Platform Case Study · Subscriber Engagement
Subscription and Notification Platform
Verified Preferences, Governed Unsubscribe and Reliable Delivery
This service combines subscriber lifecycle management, notification fan-out and email delivery into one bounded context. It supports verified subscription changes, stateful delivery retries and MCP-assisted unsubscribe without deleting subscriber history.
1. Product Responsibilities
- Subscribe and verify ownership of an email address.
- Manage topic preferences and web notification state.
- Convert content events into recipient-specific delivery records.
- Send concise article notifications with durable retry state.
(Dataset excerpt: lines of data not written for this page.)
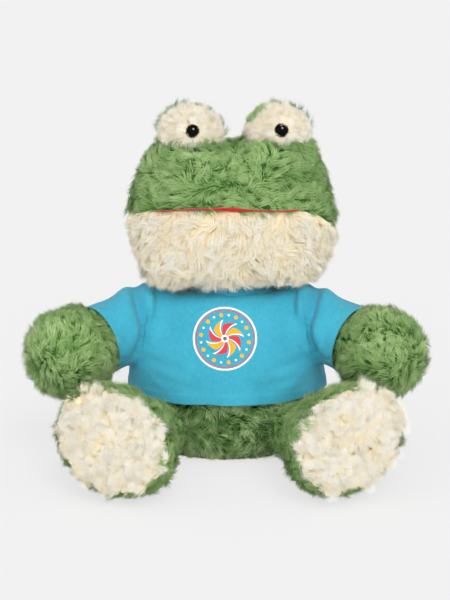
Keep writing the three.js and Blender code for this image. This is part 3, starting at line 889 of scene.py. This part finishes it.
# the shirt's body as rows for boxy, less their roundness, and a sleeve as a profile for lathe
SHIRT_ROWS = np.array([
    [30, 0, 0, 0], [30.2, 61.5, 47, 46], [40, 62.3, 47.6, 46.5], [46, 62, 46.9, 45.5], [52, 61.2, 45.8, 44],
    [58, 59.8, 44.2, 42], [64, 57.4, 42.3, 39.5], [70, 55, 40.2, 37], [76, 53, 38, 34.5], [82, 51, 35.7, 32],
    [88, 50, 33.2, 30], [93, 49, 31.2, 28], [97, 47.5, 29.2, 26], [99.5, 46, 27.6, 24], [101.4, 43, 25.6, 22],
    [102.4, 0, 0, 0]])
SLEEVE = np.array([
    [0, -21], [10, -18.5], [17, -12], [20.3, -3], [21, 6], [21.3, 15], [21.5, 24], [21.6, 32], [21.6, 38], [0, 38.2]])


def shirt_union():
    """The body and the sleeves, grown together into one surface"""
    rows = [[z, w, f, b, 2.0 + 0.6 * math.sin(math.pi * min(max((z - 40) / 62, 0), 1))] for z, w, f, b in SHIRT_ROWS]
    fine = []
    for r0, r1 in zip(rows, rows[1:]):
        fine += [list(np.array(r0) + (np.array(r1) - r0) * t) for t in (0, 0.5)]
    solids = [boxy([*fine, rows[-1]])]
    for _, side in SIDES:
        points, tris = lathe(SLEEVE, 1, 72)
        solids.append((on_limb(points, *ARMS[side]), tris))
    at, all_tris = 0, []
    for points, tris in solids:
        all_tris.append(tris + at)
        at += len(points)
    obj = mesh_object("union", np.concatenate([x[0] for x in solids]), np.concatenate(all_tris), GREEN)
    remesh = obj.modifiers.new("remesh", "REMESH")
    remesh.mode = "VOXEL"
    remesh.voxel_size = 1.9 * MM
    mesh = bpy.data.meshes.new_from_object(obj.evaluated_get(bpy.context.evaluated_depsgraph_get()))
    bpy.data.objects.remove(obj)
    return mesh


ARMHOLE, ARMHOLE_AT = unit(np.array([0.97, -0.2, 0.2])), 69.2


def in_sleeve(p, side):
    return p @ mirrored(ARMHOLE, side) > ARMHOLE_AT


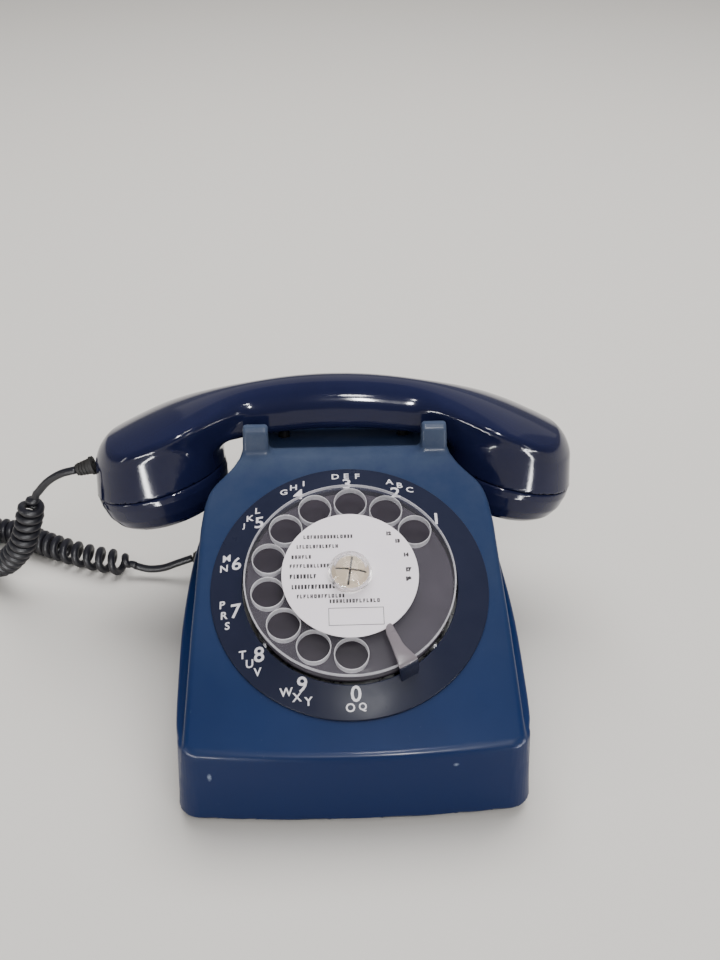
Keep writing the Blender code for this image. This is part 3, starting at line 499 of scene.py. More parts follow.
blue = case_blue()
navy = plastic("handset_navy", (0.010, 0.013, 0.048), (0.008, 0.010, 0.038),
               0.095, 0.015, 900.0, 0.30, 0.025, 1.52)
ring_dark = plastic("ring_dark", (0.019, 0.022, 0.044), (0.014, 0.017, 0.036), 0.32, 0.05, 2200.0, 0.10)
plate_dark = plastic("plate_dark", (0.042, 0.036, 0.048), (0.033, 0.028, 0.038), 0.45, 0.05, 1800.0, 0.25)
wheel_clear = hazy_sheet("wheel_clear", (0.44, 0.42, 0.50), 0.032, 0.064, 0.12)
knob_clear = clear_plastic("knob_clear", (0.97, 0.96, 0.95), 0.02, 0.01)
edge_frost = hazy_sheet("edge_frost", (0.94, 0.93, 0.98), 0.36, 0.74, 0.25)
rim_frost = hazy_sheet("rim_frost", (0.90, 0.89, 0.95), 0.30, 0.48, 0.25)
card_white = plastic("card_white", (0.95, 0.89, 0.96), (0.91, 0.85, 0.92), 0.42, 0.03, 1500.0)
screw_beige = plastic("screw_beige", (0.64, 0.54, 0.42), (0.54, 0.44, 0.32), 0.38, 0.10, 1200.0)
stop_grey = plastic("stop_grey", (0.20, 0.175, 0.20), (0.165, 0.145, 0.165), 0.30, 0.05, 1800.0)
rubber = plastic("rubber_black", (0.014, 0.013, 0.013), (0.020, 0.019, 0.018), 0.72, 0.25, 1500.0)
cord_grey = plastic("cord_grey", (0.013, 0.013, 0.020), (0.009, 0.009, 0.015), 0.42, 0.06, 1300.0)
ink_white = plain_print("ink_white", (0.80, 0.78, 0.84))
ink_grey = plain_print("ink_grey", (0.040, 0.033, 0.040))
dark_ink_and_slot_shade = plain_print("dark_ink_and_slot_shade", (0.030, 0.026, 0.032))
steel = metal("steel", (0.55, 0.55, 0.56), 0.32)
brass = metal("brass", (0.66, 0.48, 0.22), 0.30)
black = plastic("black_plastic", (0.016, 0.016, 0.018), (0.012, 0.012, 0.013), 0.45, 0.12, 1500.0)
copper = metal("copper", (0.52, 0.22, 0.10), 0.38, 1200.0)
board = plastic("board", (0.25, 0.14, 0.05), (0.21, 0.115, 0.04), 0.5, 0.10, 900.0)

FINISHES = {"blue_case": blue, "navy_handset": navy, "dark_ring": ring_dark, "clear_plastic": wheel_clear,
            "white_card": card_white, "beige_screw": screw_beige, "grey_plastic": stop_grey,
            "plated_steel": steel, "brass": brass, "black_rubber": rubber, "black_plastic": black,
            "copper_winding": copper, "circuit_board": board, "grey_cord": cord_grey}
# Painted shade: the hook plungers take black plastic in place of their own finish, to darken the gap under
# the handset.
for part in frame["record"]["subparts"]:
    node = frame["nodes"][part["node"]]
    for place in node.material_slots:
        place.material = black if "plunger" in part["node"] else FINISHES[part["material_slot"]]


def turned_piece(name, profile, matrix, steps, mat, body, node):
    """A turned shape with its material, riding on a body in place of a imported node."""
    piece = new_object(name, turned(name, profile, matrix, steps), body, node)
    piece.data.materials.append(mat)
    return piece


# ---------------------------------------------------------------- case
SKIRT_TOP, FOOT_HEIGHT, WALL = 44.0, 5.0, 2.95
FLARE = 0.028
HORNS = (37.0, 49.0)
right_side = smooth_points([(74.75, 14.2), (76.3, 24.0), (77.8, 50.0), (79.0, 80.0), (79.0, 105.0),
                            (78.0, 135.0), (76.2, 155.0), (73.4, 176.0), (70.6, 190.0)], 6)
FRONT_BOW = [(x, 3.1 * (x / 64.8) ** 2) for x in np.linspace(0, 64.8, 9)]
SKIRT = (FRONT_BOW + arc(64.8, 13.1, 10, -84, -4, 8) + [tuple(p) for p in right_side]
         + arc(56, 190, 14, 14, 90, 8))
SKIRT = [(-x, y) for x, y in reversed(SKIRT[1:])] + SKIRT
half_curve = smooth_points([(0, 72.0), (11.8, 71.8), (50.8, 70.5), (70.7, 69.5), (92, 68.5), (100.6, 68.1),
                            (107, 67.4), (113, 66.4), (118, 64.9), (122, 62.4), (126, 58.6), (131, 54.3),
                            (135, 51.9), (139.6, 50.1), (145, 49.1), (165, 49.0), (214, 49.0)], 8)


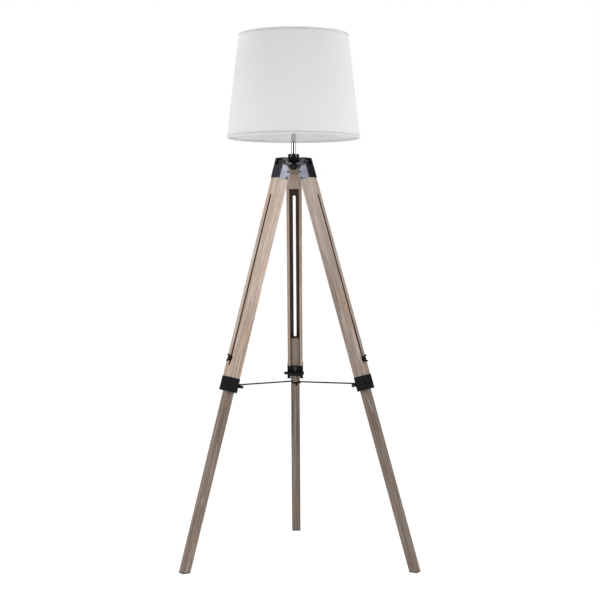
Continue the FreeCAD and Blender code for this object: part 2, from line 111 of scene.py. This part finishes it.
class Graph:
    """A material's node tree with its Principled shader ready to use."""

    def __init__(self, name):
        self.material = bpy.data.materials.new(name)
        self.material.use_nodes = True
        self.tree = self.material.node_tree
        self.tree.nodes.clear()
        self.shader = self.tree.nodes.new("ShaderNodeBsdfPrincipled")
        output = self.tree.nodes.new("ShaderNodeOutputMaterial")
        self.tree.links.new(self.shader.outputs[0], output.inputs[0])

    def set(self, **sockets):
        """Values or links for the shader's sockets; an underscore stands for a space."""
        for name, value in sockets.items():
            self.feed(self.shader.inputs[name.replace("_", " ")], value)

    def feed(self, socket, value):
        if isinstance(value, bpy.types.NodeSocket):
            self.tree.links.new(value, socket)
        else:
            socket.default_value = value

    def node(self, kind, inputs=(), output=0, **settings):
        made = self.tree.nodes.new("ShaderNode" + kind)
        for name, value in settings.items():
            setattr(made, name, value)
        for key, value in dict(inputs).items():
            self.feed(made.inputs[key], value)
        return made.outputs[output]

    def math(self, operation, a, b=0.0):
        return self.node("Math", {0: a, 1: b}, operation=operation)

    def vector_math(self, operation, a, b):
        return self.node("VectorMath", {0: a, 1: b}, operation=operation)

    def place(self):
        return self.node("TexCoord", output="Object")

    def noise(self, vector, scale, detail=4.0, roughness=0.55, distortion=0.0):
        return self.node("TexNoise", {"Vector": vector, "Scale": scale, "Detail": detail,
                                      "Roughness": roughness, "Distortion": distortion})

    def stretched(self, vector, across, along):
        """A place scaled for a pattern with its own scale across and along the leg or stem."""
        return self.vector_math("MULTIPLY", vector, (across, across, along))

    def ramp(self, value, *stops, smooth=False):
        made = self.tree.nodes.new("ShaderNodeValToRGB")
        made.color_ramp.interpolation = "EASE" if smooth else "LINEAR"
        elements = made.color_ramp.elements
        while len(elements) < len(stops):
            elements.new(0.5)
        for element, (position, colour) in zip(elements, stops):
            element.position = position
            element.color = (colour,) * 3 + (1,) if isinstance(colour, float) else (*colour, 1)
        self.feed(made.inputs[0], value)
        return made.outputs[0]

    def mix(self, factor, a, b, blend="MIX"):
        made = self.tree.nodes.new("ShaderNodeMix")
        made.data_type = "RGBA"
        made.blend_type = blend
        self.feed(made.inputs["Factor"], factor)
        self.feed(made.inputs["A"], a if isinstance(a, bpy.types.NodeSocket) else (*a, 1))
        self.feed(made.inputs["B"], b if isinstance(b, bpy.types.NodeSocket) else (*b, 1))
        return made.outputs["Result"]

    def bump(self, height, distance, strength):
        return self.node("Bump", {"Height": height, "Distance": distance, "Strength": strength})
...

- Unsubscribe by status transition after email-code verification.
2. Architecture
3. Subscriber State Model
Unsubscribe never hard-deletes the subscriber. The service changes status, records the verified transition and retains non-sensitive delivery history for audit and suppression. A later resubscribe creates a new verification challenge rather than silently reactivating the address.
4. Secure Unsubscribe through MCP
- The agent selects
subscription.request_unsubscribe_codefrom user intent. - The gateway validates tool arguments, rate limits the address and stores only a hashed code.
- The notification service sends a short-lived code to the claimed email.
- The user supplies the code; the agent requests explicit confirmation if policy requires it.
subscription.confirm_unsubscribeatomically transitions the subscriber to UNSUBSCRIBED.
Tool responses never disclose whether an unrelated address exists. Codes, provider credentials and authorization headers are redacted from Redis memory and audit payloads.
5. Notification Fan-out
A content event does not send email directly. The fan-out stage evaluates subscriber status and topic preferences, then creates one idempotent recipient record per eligible subscriber. The unique event/subscriber/channel key makes Kafka redelivery safe.
6. Delivery State Machine
| State | Meaning | Next action |
|---|---|---|
| PENDING | Eligible and ready to claim | Worker claims a bounded batch |
| PROCESSING | Leased by one worker | Render and call provider |
| SENT | Provider accepted delivery | Terminal |
| RETRY | Transient provider failure | 60–960 second exponential backoff |
| FAILED | Retry budget exhausted | Operator review or replay |
| SKIPPED | Preference or status no longer allows delivery | Terminal |
7. Email Content Design
Notification email is intentionally not the entire article. It contains the title, a bounded summary, topic metadata and one canonical call to action. This keeps messages scannable, reduces rendering risk and returns readers to the source-of-truth page.
8. Reliability and Operations
- Database claiming prevents two workers from sending the same recipient record.
- Idempotency keys protect subscribe, verification and MCP action retries.
- Metrics cover pending age, provider latency, retry rate and permanent failure rate.
- Provider outages do not block content publishing or subscriber preference changes.
9. Engineering Outcome
The combined boundary keeps consent, preferences and delivery decisions consistent while separating asynchronous email work from synchronous APIs. The result is auditable, retryable and safe to expose through both the website and governed MCP tools.